While this is magical in and of itself, it is also a metaphor for something I’ve been wondering about in networks for a while: how do we embed sensitivity in networks? Rather than thinking about it in a more narrow and mainstream idea of “communications,” how can we think about our activities in networks as sensing? This would have to go hand-in-hand with our work to distribute and decentralize networks – we don’t want to repeat the hierarchical structures of organizations, where only the hubs “hear” about what’s going on – we want to increase access to this hearing/sensing.

We could metaphorically peer into one thread within the network, listen in on what’s happening there. Then put one of our eight arms on another thread and see what’s going on over there. Doing so we are better informed and able to act more strategically – in alignment and harmony – with what is happening elsewhere in the network.

Bees bridge, foxes garden: we expand

I saw this post yesterday on instagram, and then a friend sent me this article, that basically says that Arctic foxes build gardens over the span of many generations, creating nutrient-dense spaces in the harsh climates they inhabit.

Also, did you know that bees build bridges with their bodies and a kind of glue they secrete? It’s called festooning and looks like this:

Bees festoon
They build bridges with glue secretions across impossible spaces
Photo from Flickr by Maja Dumat/blumenbiene.
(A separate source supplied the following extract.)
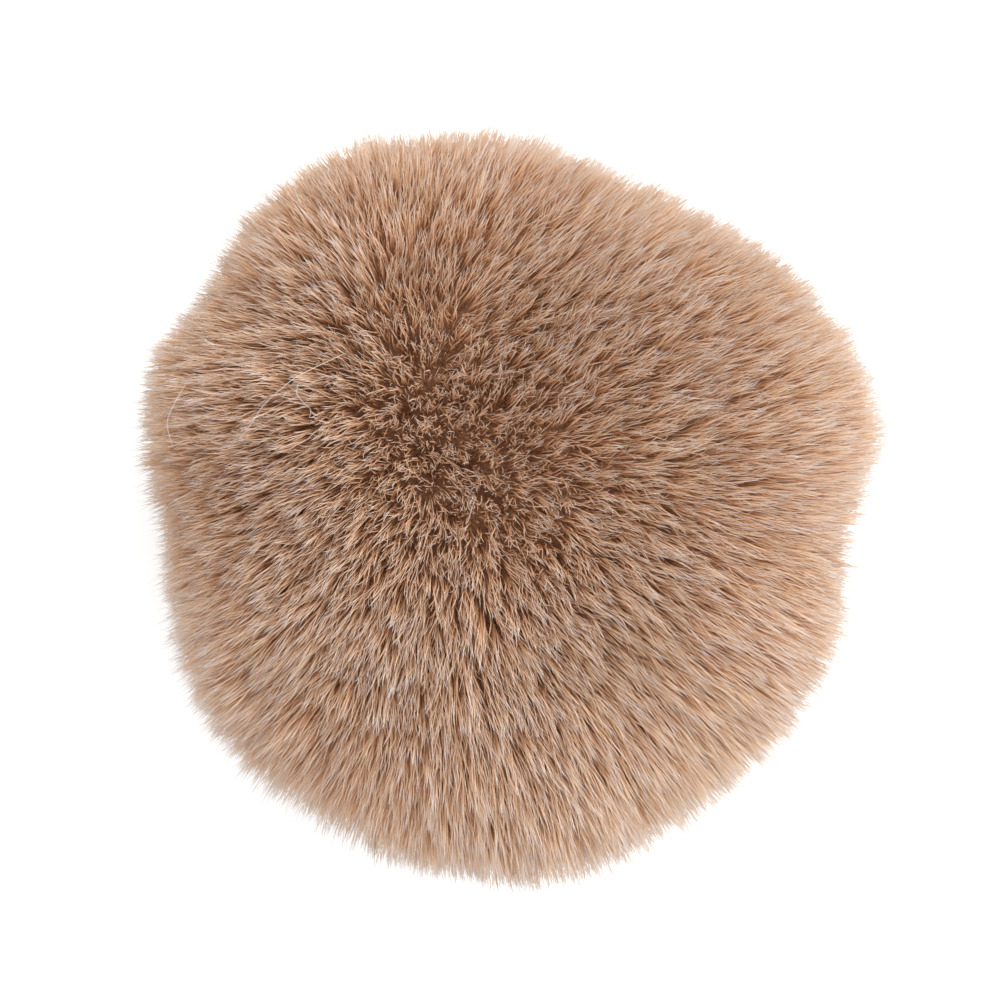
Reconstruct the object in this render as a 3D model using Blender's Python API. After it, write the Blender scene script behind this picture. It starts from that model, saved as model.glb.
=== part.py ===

For me one of the ways in which is relate to nature is through awe. Or I could say it this way: being outside or otherwise in contact with the natural world has the potential to fill me with awe, to get me into a state of being bigger than the bounds of my own body – to see and feel and know things I don’t normally consider. In nature we can sense possibilities, sense more for ourselves, than we can from within our human systems.